Wednesday, December 12, 2007

Brooklyn can be annoying.

Certain parts of Brooklyn, most notably Park Slope, Williamsburg, and Cobble Hill are doing everything they can to pussify New York's coolest borough. If you walk along Fifth Avenue, Carroll Street or Bedford Avenue, you'll see a dizzying array of infuriating boutique shops. All with cutesy, "creative" and often vague names so there's no telling what business they're in. Not many of their signs are set in Curlz MT, but they might as well be.


Bird. 220 Smith Street.

Bird. Pet store, right? Wrong!

"Featuring women's apparel, shoes and accessories by up-and coming designers from New York, Los Angeles, Paris, Scandinavia, and Japan."

Possible explanation: "Funny story, really. Margaret here earned the nickname 'Bird' last summer because she would flit about with her badminton racquet at our place in the Hamptons. She always wanted to open a nice, unique place that sells more stylish rayon scarves since our honeymoon in Scandinavia."

Antidote: Parking illegally in front of the store, blaring The Beastie Boys' "No Sleep Till Brooklyn" five times straight.


Jumelle. 148 Bedford Avenue.

French restaurant? Fragrance store? Wrong!

"Jumelle features all that is covetable in women's clothing and accessories. The well-edited collection can be described as eclectic elegance, integrating modern, classic and timeless styles."

"Covetable?" "Well-edited collecton?" Oh, do shut the fuck up. Oh, and "jumelle" means twin in French? Slap.

Antidote: Standing outside the store, wearing a Dodgers-type jersey with "Crooklyn" on it, drunk.


ylli. 482 Driggs Ave.

Llyli? Yilli? Gigli?

Fuckin' rylly annoying.

"Chic and exclusive men's & women's clothing, jeans, accessories & handbags from emerging and local designers. Now offering shoes by Archangela and Children's wear by Yellow Monkey."


Antidote: Spreading a rumor "Ylli" means "Satan's Magnificent Scrotum." Fundamentalists will be picketing the store my morning.

And there are so many vague, pussy businesses like this:


You know what kind of pizza place I like? The kind that has PIZZA in big red letters out front. And when the phone rings, the guy picks up the phone and says "Pizza place." And the pizza usually sucks, but that shit is awesome.

Next steps: Encourage more businesses like these that don't hide behind hi-falootin' watercolored logos:


Vote with your dollars, Brooklyn!

7 comments:

Anonymous said...

so you moved to brooklyn just to turn yourself into one of those annoying brooklyn people who bitch about how brooklyn used to be even though you were never in brooklyn when it used to be anything else?

cool.

Estoye said...

Who gives a shit if I weren't here before? That boutique crap still sucks.

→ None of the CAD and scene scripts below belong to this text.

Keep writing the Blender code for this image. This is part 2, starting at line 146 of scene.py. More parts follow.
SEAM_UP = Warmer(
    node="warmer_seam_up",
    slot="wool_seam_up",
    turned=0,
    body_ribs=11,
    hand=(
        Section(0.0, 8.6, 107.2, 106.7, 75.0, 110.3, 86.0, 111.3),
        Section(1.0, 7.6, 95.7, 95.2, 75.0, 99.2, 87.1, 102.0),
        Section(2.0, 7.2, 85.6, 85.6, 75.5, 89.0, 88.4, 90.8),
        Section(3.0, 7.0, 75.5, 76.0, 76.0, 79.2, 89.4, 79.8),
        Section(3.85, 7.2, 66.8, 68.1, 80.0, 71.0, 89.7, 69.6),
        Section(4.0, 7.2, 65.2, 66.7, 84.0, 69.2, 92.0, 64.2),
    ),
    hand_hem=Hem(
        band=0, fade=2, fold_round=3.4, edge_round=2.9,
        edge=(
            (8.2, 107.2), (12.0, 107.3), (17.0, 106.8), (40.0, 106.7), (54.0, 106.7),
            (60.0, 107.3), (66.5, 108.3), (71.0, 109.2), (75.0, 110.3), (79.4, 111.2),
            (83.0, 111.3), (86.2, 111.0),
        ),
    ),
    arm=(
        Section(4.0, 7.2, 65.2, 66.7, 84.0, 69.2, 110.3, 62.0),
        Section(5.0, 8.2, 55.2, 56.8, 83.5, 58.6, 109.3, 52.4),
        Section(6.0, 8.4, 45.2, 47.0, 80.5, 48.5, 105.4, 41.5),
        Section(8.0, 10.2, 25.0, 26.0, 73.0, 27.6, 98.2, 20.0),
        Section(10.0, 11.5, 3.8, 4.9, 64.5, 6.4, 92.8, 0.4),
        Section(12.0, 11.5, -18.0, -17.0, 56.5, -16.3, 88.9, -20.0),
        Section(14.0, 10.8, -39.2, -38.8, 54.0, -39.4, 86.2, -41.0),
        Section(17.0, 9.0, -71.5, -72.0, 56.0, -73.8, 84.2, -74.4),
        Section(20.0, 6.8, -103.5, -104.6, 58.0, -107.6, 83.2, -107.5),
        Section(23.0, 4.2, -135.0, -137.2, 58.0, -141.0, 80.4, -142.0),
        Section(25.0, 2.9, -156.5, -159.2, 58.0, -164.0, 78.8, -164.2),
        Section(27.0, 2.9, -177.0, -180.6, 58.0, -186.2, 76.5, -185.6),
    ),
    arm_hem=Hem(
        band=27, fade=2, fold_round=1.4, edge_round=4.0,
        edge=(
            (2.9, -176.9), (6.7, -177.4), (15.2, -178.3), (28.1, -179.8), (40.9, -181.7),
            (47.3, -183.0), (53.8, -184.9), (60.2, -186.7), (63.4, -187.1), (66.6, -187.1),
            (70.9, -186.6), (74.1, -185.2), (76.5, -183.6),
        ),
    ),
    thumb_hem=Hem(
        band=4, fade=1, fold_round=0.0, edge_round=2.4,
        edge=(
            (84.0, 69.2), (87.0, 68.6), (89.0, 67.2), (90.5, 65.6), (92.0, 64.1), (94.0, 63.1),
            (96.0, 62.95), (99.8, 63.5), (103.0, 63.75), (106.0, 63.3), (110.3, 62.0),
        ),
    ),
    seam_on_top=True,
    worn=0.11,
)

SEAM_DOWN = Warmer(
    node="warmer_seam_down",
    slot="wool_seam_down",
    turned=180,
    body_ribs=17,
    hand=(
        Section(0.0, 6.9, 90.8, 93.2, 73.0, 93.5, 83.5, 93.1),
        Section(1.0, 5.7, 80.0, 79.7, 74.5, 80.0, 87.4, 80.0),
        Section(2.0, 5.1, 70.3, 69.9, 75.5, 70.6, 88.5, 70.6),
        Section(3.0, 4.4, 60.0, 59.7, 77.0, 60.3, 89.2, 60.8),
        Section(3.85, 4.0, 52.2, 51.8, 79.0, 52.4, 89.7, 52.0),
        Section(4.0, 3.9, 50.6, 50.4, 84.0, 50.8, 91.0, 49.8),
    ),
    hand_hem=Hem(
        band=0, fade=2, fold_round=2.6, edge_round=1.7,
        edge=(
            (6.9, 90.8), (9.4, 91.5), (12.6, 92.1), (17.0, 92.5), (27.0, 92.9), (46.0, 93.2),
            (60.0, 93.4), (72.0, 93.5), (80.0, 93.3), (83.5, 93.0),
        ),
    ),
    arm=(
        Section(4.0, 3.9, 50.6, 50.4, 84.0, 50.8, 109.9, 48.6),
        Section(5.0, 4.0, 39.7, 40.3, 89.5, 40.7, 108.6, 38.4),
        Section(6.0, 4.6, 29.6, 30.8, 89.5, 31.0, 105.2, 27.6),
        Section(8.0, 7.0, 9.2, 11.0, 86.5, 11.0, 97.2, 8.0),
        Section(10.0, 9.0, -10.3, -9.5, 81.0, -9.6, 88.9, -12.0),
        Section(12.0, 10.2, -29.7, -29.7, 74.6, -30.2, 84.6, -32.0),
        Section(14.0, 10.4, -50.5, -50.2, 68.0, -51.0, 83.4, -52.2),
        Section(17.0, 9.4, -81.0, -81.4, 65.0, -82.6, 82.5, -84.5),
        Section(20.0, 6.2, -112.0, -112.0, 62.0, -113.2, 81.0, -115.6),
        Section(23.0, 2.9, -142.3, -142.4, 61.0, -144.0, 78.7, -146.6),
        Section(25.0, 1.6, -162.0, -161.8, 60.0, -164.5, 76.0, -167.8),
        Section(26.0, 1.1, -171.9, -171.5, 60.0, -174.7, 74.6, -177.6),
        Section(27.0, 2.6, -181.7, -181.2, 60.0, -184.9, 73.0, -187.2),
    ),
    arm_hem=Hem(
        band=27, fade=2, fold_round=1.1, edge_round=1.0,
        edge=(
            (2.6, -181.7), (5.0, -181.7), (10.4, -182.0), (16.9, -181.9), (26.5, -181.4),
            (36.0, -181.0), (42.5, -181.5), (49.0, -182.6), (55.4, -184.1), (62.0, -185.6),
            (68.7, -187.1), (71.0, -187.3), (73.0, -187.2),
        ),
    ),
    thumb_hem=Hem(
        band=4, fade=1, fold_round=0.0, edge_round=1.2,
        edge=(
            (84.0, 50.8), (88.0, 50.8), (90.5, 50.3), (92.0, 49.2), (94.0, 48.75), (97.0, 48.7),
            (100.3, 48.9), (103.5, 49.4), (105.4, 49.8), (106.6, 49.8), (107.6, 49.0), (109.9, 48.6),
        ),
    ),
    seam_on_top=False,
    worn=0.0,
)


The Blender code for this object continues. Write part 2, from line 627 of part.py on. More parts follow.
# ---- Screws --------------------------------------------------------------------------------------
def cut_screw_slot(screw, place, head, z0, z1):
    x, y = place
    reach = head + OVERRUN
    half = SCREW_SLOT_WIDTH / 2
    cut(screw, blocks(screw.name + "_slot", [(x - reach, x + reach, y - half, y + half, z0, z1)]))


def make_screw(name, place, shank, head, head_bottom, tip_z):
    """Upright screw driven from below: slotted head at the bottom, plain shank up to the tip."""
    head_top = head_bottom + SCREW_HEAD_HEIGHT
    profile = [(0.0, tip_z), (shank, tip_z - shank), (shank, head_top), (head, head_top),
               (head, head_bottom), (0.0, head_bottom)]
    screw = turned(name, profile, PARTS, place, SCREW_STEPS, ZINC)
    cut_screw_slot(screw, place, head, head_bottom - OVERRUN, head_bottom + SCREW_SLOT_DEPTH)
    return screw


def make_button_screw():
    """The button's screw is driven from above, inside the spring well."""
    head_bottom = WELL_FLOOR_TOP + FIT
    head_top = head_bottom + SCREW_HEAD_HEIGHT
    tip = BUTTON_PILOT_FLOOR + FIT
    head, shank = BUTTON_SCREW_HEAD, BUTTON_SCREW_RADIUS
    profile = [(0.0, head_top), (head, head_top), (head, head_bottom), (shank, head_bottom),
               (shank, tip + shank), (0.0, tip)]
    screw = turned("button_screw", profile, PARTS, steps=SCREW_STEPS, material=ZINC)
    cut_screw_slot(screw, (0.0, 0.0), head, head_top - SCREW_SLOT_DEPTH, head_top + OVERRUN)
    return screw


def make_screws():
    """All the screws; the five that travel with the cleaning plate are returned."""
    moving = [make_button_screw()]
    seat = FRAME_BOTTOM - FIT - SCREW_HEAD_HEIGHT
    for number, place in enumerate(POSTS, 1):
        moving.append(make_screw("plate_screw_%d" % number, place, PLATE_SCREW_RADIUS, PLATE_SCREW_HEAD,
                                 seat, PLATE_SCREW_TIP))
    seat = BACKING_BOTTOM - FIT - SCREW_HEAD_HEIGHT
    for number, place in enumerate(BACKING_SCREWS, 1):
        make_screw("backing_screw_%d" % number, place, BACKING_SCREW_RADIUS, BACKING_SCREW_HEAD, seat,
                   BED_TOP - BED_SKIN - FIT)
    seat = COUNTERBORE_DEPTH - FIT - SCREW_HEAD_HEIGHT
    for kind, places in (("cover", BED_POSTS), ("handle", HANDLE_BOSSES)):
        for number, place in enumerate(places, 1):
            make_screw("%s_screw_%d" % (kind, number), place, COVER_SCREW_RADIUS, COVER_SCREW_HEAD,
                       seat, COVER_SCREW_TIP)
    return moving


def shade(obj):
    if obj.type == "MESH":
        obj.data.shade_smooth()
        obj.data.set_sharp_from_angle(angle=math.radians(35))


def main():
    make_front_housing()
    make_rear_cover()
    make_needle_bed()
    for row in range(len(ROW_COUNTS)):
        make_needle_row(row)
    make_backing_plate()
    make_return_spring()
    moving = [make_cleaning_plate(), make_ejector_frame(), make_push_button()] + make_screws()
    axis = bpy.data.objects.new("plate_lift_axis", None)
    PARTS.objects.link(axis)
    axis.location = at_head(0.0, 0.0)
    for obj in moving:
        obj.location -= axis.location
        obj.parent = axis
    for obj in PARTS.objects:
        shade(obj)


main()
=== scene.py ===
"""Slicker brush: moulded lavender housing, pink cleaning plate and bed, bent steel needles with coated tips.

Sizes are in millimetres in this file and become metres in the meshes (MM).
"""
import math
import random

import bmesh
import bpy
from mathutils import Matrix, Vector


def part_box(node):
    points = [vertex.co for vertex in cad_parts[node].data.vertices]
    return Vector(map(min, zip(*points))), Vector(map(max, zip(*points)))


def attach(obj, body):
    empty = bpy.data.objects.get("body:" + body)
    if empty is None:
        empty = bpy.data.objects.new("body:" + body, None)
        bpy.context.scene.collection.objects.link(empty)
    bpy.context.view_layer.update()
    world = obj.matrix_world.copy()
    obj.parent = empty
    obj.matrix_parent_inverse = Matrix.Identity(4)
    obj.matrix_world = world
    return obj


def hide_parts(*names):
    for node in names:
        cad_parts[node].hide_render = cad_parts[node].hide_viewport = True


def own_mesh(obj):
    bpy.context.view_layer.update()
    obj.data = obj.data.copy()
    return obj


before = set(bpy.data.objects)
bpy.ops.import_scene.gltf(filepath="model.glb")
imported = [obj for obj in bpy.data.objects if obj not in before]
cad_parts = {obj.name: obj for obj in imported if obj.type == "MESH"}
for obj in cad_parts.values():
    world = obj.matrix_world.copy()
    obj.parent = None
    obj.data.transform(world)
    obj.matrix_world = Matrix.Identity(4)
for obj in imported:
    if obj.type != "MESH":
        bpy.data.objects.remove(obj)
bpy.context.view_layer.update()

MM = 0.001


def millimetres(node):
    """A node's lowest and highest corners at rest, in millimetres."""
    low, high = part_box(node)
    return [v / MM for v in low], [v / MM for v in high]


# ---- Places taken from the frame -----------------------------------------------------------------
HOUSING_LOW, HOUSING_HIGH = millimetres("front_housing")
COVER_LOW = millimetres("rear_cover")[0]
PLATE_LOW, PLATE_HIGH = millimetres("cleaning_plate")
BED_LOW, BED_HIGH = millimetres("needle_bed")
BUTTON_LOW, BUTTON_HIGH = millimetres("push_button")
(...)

And so do you, anonymous nimrod douchebag cockjumper.

Estoye said...

Thanks for reading the blog, though.

Anonymous said...

"if i weren't here before"? so you move to brooklyn, bitch about it being better 15 minutes ago when you first got there, and then start talking like a redneck?

weird!

Estoye said...

You're missing the point.

THAT BOUTIQUE SHIT STILL SUCKS.

Estoye said...

And by the way, there's plenty of Brooklyn that's not like this.

So it's not like I'm preferring some nostalgic time before. I'm stating a general preference for stuff that doesn't suck and yes, when first getting here.

You got a problem with that, douchebag?

Estoye said...

Thanks for continuing to read Eat a Dick Joel, btw.